What to do
From the records below, extract only the lines running from the line with "Write the FreeCAD" to the line with "# the whole", both lines included, reproducing them exactly.

Record set
# # # #
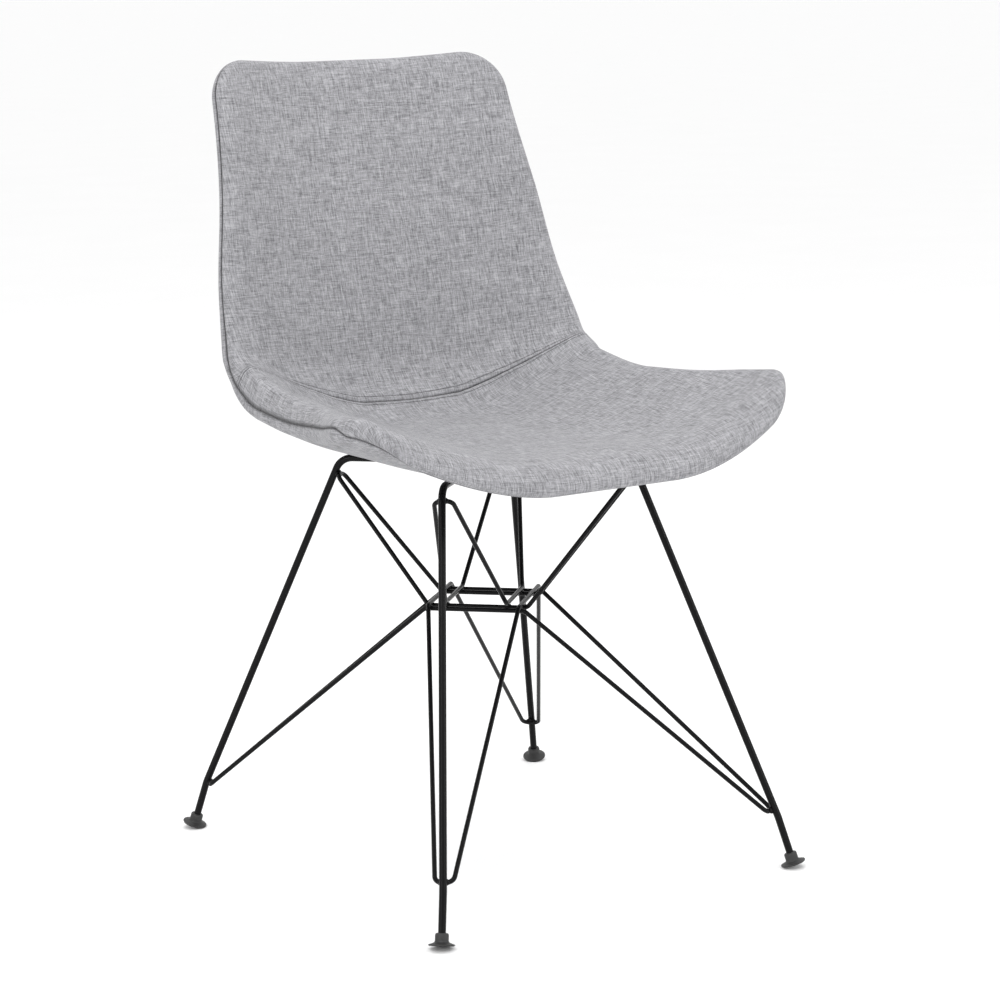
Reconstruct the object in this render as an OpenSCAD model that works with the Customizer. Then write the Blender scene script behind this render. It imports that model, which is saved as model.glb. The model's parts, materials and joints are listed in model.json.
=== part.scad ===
# # # #
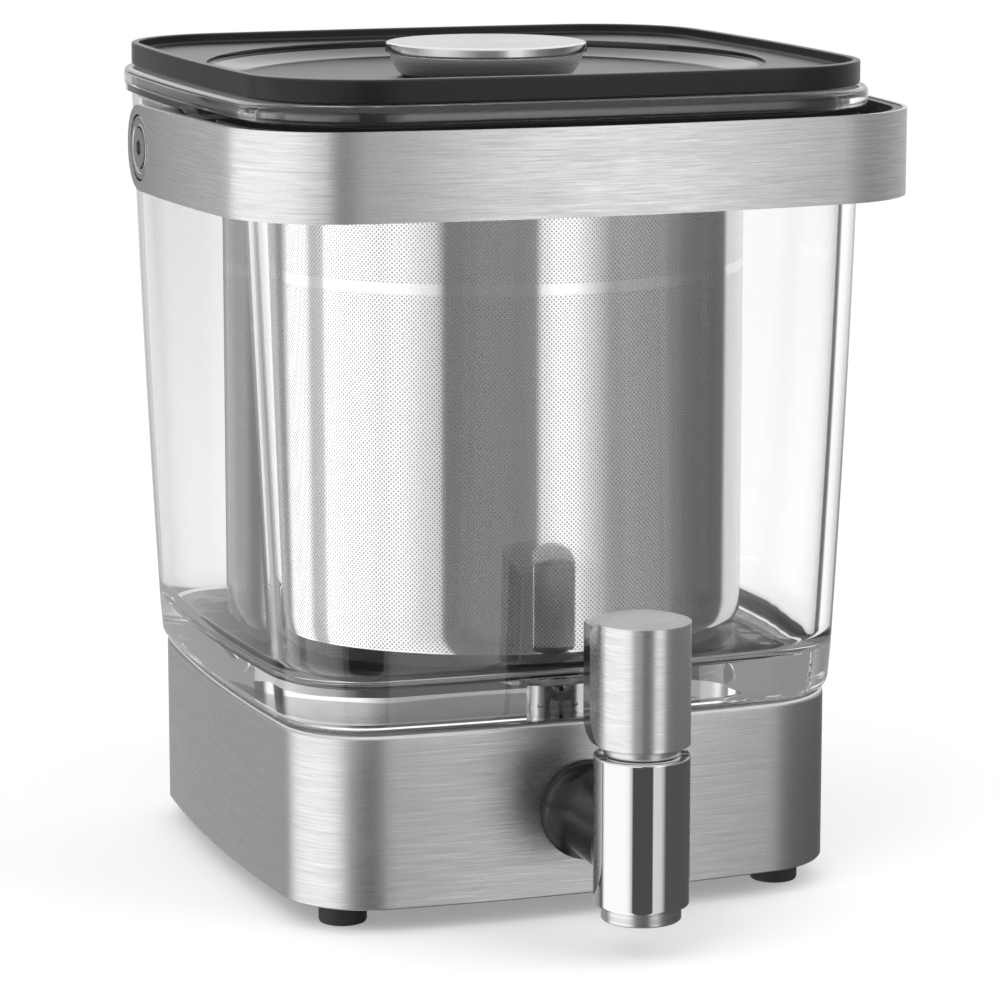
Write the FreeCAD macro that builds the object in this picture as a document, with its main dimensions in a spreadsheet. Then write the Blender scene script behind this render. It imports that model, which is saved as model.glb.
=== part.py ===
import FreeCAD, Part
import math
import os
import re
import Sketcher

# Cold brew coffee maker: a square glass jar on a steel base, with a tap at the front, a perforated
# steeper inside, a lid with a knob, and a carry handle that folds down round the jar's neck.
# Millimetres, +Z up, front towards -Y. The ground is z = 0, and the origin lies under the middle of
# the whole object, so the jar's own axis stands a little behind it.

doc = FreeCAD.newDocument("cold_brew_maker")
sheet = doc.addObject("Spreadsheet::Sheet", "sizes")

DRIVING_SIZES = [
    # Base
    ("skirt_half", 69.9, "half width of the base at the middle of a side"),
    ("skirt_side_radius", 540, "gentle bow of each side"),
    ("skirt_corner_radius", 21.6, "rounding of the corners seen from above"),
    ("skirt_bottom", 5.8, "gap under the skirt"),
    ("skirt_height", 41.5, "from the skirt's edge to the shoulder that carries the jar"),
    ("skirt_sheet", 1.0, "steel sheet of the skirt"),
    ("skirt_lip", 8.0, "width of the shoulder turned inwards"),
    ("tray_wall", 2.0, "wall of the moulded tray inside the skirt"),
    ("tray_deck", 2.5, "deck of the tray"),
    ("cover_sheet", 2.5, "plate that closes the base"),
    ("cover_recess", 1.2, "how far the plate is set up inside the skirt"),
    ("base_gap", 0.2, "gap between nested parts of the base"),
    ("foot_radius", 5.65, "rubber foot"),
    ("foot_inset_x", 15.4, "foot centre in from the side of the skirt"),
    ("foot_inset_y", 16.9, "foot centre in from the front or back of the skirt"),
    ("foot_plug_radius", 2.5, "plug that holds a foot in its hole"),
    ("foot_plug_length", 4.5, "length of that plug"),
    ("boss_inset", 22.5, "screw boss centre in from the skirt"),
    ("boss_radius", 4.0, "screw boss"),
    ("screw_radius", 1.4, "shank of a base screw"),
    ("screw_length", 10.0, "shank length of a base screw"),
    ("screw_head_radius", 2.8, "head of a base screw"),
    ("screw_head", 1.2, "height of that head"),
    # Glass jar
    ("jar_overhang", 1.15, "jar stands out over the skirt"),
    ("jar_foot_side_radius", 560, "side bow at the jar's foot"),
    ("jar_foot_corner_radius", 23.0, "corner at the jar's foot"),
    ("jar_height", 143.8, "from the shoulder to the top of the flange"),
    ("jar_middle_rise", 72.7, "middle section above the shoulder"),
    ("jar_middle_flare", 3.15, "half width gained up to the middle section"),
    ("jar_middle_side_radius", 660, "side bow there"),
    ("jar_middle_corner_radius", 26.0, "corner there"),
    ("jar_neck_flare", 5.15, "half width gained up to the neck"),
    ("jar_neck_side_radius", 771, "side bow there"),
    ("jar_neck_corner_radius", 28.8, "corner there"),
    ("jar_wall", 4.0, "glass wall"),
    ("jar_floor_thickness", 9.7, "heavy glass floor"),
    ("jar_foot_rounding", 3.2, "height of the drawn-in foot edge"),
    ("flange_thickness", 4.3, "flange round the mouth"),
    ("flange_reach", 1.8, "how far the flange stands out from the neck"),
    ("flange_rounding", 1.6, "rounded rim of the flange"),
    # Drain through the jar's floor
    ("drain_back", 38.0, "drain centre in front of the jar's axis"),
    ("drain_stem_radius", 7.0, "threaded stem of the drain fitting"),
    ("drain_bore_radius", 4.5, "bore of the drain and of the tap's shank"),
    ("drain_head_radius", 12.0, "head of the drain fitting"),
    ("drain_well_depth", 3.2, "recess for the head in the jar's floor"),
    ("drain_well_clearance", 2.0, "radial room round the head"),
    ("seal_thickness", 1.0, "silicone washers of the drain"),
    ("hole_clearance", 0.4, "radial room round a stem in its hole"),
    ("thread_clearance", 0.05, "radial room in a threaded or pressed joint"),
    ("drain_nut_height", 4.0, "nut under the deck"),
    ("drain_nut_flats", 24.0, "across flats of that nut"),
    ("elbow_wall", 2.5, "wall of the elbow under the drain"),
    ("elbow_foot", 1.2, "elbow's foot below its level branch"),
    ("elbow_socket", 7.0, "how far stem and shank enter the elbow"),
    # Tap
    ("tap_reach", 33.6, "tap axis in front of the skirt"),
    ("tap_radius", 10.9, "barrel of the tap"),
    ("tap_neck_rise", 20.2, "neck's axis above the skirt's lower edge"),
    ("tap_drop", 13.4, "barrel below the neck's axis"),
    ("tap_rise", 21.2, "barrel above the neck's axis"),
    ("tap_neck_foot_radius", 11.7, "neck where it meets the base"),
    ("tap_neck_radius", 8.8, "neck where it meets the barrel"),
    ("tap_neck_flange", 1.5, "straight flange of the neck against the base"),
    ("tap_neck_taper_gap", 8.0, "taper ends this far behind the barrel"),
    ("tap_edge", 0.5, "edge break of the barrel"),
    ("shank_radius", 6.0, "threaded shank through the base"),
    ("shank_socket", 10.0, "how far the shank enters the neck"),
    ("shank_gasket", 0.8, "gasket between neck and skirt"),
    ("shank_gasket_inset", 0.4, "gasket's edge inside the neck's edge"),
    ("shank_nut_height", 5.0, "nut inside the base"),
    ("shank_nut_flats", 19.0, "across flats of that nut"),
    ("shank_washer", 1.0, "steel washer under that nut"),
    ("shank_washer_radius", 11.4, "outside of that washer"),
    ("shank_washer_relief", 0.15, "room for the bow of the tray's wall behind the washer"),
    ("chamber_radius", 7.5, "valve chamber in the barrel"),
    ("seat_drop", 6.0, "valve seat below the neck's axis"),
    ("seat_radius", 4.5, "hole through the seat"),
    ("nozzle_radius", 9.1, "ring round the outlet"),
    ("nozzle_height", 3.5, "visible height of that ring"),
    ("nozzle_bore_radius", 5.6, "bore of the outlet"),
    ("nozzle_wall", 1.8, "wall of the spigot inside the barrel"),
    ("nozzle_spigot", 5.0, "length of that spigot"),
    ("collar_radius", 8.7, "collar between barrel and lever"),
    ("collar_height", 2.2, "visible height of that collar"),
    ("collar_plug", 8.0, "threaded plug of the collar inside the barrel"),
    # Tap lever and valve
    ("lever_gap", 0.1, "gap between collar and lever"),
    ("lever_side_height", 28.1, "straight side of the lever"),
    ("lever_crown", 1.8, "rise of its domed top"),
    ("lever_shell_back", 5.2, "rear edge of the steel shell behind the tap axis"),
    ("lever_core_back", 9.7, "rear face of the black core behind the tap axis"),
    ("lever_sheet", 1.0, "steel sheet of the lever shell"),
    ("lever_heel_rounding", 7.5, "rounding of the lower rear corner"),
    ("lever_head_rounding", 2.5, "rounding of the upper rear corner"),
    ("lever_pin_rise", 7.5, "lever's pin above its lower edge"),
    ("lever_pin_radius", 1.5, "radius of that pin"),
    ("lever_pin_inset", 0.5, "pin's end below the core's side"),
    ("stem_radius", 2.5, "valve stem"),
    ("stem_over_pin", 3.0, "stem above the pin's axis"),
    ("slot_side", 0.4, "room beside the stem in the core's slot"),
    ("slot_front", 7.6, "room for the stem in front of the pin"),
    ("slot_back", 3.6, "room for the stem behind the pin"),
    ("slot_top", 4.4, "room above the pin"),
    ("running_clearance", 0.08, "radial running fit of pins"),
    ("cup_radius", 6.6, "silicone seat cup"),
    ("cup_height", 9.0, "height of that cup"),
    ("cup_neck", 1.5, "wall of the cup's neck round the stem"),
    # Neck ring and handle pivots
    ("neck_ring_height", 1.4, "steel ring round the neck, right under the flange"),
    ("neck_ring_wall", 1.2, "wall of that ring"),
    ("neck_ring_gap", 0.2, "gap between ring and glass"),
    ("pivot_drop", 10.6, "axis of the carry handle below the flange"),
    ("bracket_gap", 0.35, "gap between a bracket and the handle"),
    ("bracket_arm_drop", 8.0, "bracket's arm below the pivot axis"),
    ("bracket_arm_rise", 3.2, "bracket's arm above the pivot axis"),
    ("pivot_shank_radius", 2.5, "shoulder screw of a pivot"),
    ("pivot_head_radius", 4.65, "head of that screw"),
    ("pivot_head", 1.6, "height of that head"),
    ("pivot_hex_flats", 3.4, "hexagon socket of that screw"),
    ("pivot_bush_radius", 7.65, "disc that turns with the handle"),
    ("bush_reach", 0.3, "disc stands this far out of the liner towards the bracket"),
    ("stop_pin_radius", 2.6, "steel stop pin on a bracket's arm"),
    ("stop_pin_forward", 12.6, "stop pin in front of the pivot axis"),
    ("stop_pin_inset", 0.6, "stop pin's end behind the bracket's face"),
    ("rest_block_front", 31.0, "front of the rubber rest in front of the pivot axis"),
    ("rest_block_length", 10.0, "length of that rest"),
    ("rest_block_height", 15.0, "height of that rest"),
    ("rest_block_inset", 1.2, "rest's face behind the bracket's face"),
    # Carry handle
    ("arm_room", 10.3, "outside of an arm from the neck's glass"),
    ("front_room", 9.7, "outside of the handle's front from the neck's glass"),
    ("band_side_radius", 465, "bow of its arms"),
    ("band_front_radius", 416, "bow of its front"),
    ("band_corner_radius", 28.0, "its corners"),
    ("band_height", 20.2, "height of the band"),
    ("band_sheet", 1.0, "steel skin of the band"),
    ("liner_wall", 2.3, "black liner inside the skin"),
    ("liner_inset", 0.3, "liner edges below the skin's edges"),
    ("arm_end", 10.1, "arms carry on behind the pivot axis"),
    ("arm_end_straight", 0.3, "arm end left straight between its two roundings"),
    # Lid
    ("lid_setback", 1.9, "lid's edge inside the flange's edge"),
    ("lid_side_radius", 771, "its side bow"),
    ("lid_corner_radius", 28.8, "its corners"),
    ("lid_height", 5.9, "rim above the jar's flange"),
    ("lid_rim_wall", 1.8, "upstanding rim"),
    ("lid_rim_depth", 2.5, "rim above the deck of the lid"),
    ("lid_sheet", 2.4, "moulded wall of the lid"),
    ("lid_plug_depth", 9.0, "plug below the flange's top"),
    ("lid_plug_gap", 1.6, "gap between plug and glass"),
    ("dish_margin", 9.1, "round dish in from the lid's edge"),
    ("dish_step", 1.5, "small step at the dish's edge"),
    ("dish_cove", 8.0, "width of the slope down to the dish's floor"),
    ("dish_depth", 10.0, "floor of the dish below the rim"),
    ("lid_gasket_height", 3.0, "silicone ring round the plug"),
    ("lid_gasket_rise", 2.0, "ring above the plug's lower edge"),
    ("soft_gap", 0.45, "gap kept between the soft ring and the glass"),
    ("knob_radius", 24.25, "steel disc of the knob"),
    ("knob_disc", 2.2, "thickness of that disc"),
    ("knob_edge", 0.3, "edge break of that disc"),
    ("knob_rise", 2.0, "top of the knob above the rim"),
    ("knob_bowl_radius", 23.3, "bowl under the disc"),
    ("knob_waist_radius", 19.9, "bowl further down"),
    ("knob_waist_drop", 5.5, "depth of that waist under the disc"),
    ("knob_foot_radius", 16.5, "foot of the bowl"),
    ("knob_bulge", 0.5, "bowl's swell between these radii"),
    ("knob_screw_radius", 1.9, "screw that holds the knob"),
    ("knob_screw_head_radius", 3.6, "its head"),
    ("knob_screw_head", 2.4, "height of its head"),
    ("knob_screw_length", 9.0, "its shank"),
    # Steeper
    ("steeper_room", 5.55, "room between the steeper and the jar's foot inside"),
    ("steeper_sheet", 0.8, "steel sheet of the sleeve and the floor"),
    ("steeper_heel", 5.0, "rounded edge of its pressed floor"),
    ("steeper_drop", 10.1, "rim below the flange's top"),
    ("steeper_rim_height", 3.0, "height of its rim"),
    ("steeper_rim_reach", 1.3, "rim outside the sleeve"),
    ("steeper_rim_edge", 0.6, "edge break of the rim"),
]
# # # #
Expected answer
Write the FreeCAD macro that builds the object in this picture as a document, with its main dimensions in a spreadsheet. Then write the Blender scene script behind this render. It imports that model, which is saved as model.glb.
=== part.py ===
import FreeCAD, Part
import math
import os
import re
import Sketcher

# Cold brew coffee maker: a square glass jar on a steel base, with a tap at the front, a perforated
# steeper inside, a lid with a knob, and a carry handle that folds down round the jar's neck.
# Millimetres, +Z up, front towards -Y. The ground is z = 0, and the origin lies under the middle of
# the whole object, so the jar's own axis stands a little behind it.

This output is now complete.